→ Stored rows

Begin

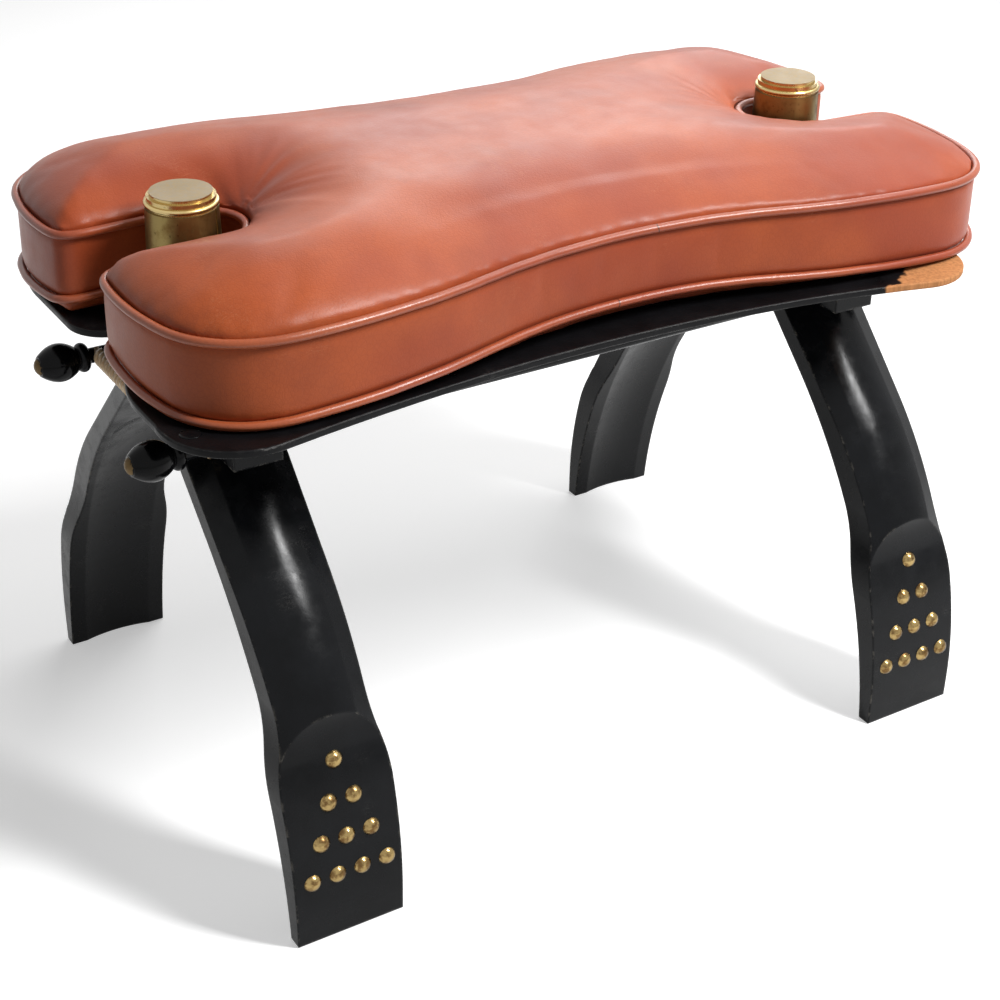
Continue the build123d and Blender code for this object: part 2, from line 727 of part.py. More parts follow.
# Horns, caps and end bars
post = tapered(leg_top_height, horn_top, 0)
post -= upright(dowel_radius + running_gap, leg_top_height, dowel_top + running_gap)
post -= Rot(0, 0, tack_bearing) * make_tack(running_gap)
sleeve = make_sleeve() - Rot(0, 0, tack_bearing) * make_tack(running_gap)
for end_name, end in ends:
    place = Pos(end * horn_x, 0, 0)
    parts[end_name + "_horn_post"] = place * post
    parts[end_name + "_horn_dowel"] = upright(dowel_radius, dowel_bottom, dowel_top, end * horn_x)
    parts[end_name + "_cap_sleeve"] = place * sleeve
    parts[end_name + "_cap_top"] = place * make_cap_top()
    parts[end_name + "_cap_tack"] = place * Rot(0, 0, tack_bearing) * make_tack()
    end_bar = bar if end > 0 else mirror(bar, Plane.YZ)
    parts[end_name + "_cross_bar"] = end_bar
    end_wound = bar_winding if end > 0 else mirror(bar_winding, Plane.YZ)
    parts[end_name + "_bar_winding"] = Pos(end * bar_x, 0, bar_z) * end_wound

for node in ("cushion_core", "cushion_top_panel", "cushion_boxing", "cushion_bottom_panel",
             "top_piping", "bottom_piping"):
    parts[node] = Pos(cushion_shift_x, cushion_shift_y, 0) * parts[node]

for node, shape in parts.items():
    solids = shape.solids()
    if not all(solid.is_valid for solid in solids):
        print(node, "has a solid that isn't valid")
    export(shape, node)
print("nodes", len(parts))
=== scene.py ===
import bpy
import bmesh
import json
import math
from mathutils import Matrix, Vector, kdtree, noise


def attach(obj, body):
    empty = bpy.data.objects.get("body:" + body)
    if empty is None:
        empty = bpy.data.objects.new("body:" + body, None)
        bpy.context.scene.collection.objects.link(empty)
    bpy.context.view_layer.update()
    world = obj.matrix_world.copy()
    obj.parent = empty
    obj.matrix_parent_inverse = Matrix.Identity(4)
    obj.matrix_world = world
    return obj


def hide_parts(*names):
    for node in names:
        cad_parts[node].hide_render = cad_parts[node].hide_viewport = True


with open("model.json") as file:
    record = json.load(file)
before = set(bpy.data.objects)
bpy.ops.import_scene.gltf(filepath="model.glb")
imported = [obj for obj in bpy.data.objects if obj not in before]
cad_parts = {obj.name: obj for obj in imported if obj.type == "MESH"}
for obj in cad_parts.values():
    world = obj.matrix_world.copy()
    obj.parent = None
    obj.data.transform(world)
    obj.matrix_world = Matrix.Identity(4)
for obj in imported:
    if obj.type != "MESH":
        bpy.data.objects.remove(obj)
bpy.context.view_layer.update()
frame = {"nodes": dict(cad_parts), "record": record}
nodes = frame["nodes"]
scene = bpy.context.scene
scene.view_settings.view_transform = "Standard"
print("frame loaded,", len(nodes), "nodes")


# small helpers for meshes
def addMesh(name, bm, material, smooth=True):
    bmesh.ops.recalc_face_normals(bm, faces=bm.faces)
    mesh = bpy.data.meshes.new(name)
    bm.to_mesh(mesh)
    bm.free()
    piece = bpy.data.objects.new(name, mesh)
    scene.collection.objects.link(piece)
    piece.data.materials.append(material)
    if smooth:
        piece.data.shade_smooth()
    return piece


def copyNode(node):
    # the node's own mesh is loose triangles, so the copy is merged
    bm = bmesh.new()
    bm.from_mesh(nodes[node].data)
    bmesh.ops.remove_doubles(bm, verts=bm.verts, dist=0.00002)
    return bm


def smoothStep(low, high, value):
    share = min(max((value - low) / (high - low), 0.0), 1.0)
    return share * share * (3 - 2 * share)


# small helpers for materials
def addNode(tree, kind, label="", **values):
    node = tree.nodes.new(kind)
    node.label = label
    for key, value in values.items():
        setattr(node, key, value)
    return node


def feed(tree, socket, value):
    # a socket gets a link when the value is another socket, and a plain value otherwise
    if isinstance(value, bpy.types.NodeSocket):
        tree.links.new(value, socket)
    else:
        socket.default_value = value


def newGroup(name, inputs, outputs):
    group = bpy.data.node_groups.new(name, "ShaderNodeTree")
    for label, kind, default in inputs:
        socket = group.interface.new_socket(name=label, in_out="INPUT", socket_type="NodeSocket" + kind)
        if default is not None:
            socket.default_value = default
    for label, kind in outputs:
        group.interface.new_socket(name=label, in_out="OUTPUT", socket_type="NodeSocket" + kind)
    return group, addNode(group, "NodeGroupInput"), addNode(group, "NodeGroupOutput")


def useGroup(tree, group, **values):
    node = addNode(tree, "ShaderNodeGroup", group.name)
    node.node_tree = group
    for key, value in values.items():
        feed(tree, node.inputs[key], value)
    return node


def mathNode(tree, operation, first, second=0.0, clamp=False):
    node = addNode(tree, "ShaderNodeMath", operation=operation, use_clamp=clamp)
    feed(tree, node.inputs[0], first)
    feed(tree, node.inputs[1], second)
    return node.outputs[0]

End
Begin

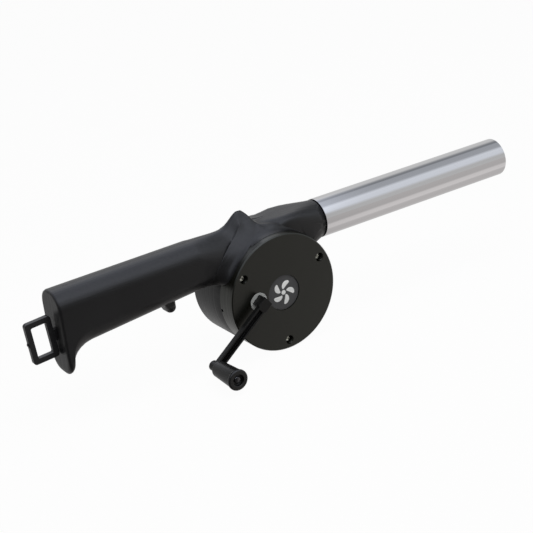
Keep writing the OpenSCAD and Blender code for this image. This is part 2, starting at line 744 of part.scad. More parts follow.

End

Output nothing except the lines from the line with "Continue the build123d" through the line with "imported = [obj", copied exactly, end lines included.

Continue the build123d and Blender code for this object: part 2, from line 727 of part.py. More parts follow.
# Horns, caps and end bars
post = tapered(leg_top_height, horn_top, 0)
post -= upright(dowel_radius + running_gap, leg_top_height, dowel_top + running_gap)
post -= Rot(0, 0, tack_bearing) * make_tack(running_gap)
sleeve = make_sleeve() - Rot(0, 0, tack_bearing) * make_tack(running_gap)
for end_name, end in ends:
    place = Pos(end * horn_x, 0, 0)
    parts[end_name + "_horn_post"] = place * post
    parts[end_name + "_horn_dowel"] = upright(dowel_radius, dowel_bottom, dowel_top, end * horn_x)
    parts[end_name + "_cap_sleeve"] = place * sleeve
    parts[end_name + "_cap_top"] = place * make_cap_top()
    parts[end_name + "_cap_tack"] = place * Rot(0, 0, tack_bearing) * make_tack()
    end_bar = bar if end > 0 else mirror(bar, Plane.YZ)
    parts[end_name + "_cross_bar"] = end_bar
    end_wound = bar_winding if end > 0 else mirror(bar_winding, Plane.YZ)
    parts[end_name + "_bar_winding"] = Pos(end * bar_x, 0, bar_z) * end_wound

for node in ("cushion_core", "cushion_top_panel", "cushion_boxing", "cushion_bottom_panel",
             "top_piping", "bottom_piping"):
    parts[node] = Pos(cushion_shift_x, cushion_shift_y, 0) * parts[node]

for node, shape in parts.items():
    solids = shape.solids()
    if not all(solid.is_valid for solid in solids):
        print(node, "has a solid that isn't valid")
    export(shape, node)
print("nodes", len(parts))
=== scene.py ===
import bpy
import bmesh
import json
import math
from mathutils import Matrix, Vector, kdtree, noise


def attach(obj, body):
    empty = bpy.data.objects.get("body:" + body)
    if empty is None:
        empty = bpy.data.objects.new("body:" + body, None)
        bpy.context.scene.collection.objects.link(empty)
    bpy.context.view_layer.update()
    world = obj.matrix_world.copy()
    obj.parent = empty
    obj.matrix_parent_inverse = Matrix.Identity(4)
    obj.matrix_world = world
    return obj


def hide_parts(*names):
    for node in names:
        cad_parts[node].hide_render = cad_parts[node].hide_viewport = True


with open("model.json") as file:
    record = json.load(file)
before = set(bpy.data.objects)
bpy.ops.import_scene.gltf(filepath="model.glb")
imported = [obj for obj in bpy.data.objects if obj not in before]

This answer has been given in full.